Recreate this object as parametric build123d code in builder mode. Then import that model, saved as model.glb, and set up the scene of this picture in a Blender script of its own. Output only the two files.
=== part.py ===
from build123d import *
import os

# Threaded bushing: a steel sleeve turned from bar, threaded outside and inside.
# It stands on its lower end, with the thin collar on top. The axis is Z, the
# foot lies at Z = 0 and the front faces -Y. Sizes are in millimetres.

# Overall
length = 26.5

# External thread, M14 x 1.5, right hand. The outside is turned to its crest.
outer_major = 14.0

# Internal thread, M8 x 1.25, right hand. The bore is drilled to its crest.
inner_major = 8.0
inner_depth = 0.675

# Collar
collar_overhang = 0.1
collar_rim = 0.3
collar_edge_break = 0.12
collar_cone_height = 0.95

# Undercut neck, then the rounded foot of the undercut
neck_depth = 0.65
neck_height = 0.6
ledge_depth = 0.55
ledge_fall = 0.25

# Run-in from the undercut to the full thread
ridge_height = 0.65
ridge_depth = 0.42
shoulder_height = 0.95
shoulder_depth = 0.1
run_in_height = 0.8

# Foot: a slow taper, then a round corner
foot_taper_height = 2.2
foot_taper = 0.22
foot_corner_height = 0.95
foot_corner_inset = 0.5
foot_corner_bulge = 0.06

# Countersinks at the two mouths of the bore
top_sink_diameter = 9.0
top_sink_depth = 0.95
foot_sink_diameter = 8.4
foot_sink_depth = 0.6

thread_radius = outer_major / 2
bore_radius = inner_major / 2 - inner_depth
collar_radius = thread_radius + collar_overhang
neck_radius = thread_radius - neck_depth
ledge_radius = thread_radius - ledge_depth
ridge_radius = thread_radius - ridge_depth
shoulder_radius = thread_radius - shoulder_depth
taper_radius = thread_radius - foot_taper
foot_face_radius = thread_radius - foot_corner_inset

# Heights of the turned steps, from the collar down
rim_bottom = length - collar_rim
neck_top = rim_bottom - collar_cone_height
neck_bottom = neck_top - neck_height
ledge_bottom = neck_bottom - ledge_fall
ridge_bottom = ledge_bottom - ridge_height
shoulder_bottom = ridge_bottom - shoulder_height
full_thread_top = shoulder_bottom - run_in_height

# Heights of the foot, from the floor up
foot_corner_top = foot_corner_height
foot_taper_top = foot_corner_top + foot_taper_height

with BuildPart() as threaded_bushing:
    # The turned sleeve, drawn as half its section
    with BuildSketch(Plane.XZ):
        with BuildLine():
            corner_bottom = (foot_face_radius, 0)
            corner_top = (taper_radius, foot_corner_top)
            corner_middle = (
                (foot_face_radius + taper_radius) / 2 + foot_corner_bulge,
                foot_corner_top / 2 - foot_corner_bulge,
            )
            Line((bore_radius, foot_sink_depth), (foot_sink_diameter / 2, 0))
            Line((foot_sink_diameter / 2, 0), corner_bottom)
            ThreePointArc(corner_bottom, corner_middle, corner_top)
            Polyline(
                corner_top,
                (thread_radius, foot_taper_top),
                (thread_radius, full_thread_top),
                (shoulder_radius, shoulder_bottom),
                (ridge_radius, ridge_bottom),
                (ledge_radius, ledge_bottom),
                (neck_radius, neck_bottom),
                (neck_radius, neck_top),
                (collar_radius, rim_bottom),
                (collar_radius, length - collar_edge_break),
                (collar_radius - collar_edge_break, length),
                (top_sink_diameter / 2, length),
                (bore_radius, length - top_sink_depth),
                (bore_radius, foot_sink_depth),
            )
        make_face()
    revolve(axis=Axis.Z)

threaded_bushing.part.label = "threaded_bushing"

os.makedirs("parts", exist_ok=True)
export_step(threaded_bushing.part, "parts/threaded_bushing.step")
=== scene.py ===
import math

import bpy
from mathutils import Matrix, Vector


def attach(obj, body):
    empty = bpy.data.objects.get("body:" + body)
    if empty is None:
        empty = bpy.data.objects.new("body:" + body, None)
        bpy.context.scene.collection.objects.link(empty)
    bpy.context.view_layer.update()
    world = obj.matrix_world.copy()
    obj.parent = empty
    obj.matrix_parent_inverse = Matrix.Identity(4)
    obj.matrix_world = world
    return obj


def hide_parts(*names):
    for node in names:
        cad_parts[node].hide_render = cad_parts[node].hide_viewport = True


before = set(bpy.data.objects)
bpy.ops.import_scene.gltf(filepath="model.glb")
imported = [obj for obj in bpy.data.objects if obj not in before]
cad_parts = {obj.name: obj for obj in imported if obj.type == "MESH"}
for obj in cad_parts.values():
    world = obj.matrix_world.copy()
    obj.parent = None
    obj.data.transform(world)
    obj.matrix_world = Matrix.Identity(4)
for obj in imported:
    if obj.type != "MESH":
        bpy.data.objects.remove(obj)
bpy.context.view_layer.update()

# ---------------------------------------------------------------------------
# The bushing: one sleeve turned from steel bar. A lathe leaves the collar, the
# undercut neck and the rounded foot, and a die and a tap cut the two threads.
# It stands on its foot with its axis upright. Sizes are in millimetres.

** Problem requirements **
Give again only the lines from the one bearing "Line((foot_sink_diameter / 2, 0), corner_bottom)" through the one bearing "imported = [obj", exactly as they stand.

** Exercise response **
            Line((foot_sink_diameter / 2, 0), corner_bottom)
            ThreePointArc(corner_bottom, corner_middle, corner_top)
            Polyline(
                corner_top,
                (thread_radius, foot_taper_top),
                (thread_radius, full_thread_top),
                (shoulder_radius, shoulder_bottom),
                (ridge_radius, ridge_bottom),
                (ledge_radius, ledge_bottom),
                (neck_radius, neck_bottom),
                (neck_radius, neck_top),
                (collar_radius, rim_bottom),
                (collar_radius, length - collar_edge_break),
                (collar_radius - collar_edge_break, length),
                (top_sink_diameter / 2, length),
                (bore_radius, length - top_sink_depth),
                (bore_radius, foot_sink_depth),
            )
        make_face()
    revolve(axis=Axis.Z)

threaded_bushing.part.label = "threaded_bushing"

os.makedirs("parts", exist_ok=True)
export_step(threaded_bushing.part, "parts/threaded_bushing.step")
=== scene.py ===
import math

import bpy
from mathutils import Matrix, Vector


def attach(obj, body):
    empty = bpy.data.objects.get("body:" + body)
    if empty is None:
        empty = bpy.data.objects.new("body:" + body, None)
        bpy.context.scene.collection.objects.link(empty)
    bpy.context.view_layer.update()
    world = obj.matrix_world.copy()
    obj.parent = empty
    obj.matrix_parent_inverse = Matrix.Identity(4)
    obj.matrix_world = world
    return obj


def hide_parts(*names):
    for node in names:
        cad_parts[node].hide_render = cad_parts[node].hide_viewport = True


before = set(bpy.data.objects)
bpy.ops.import_scene.gltf(filepath="model.glb")
imported = [obj for obj in bpy.data.objects if obj not in before]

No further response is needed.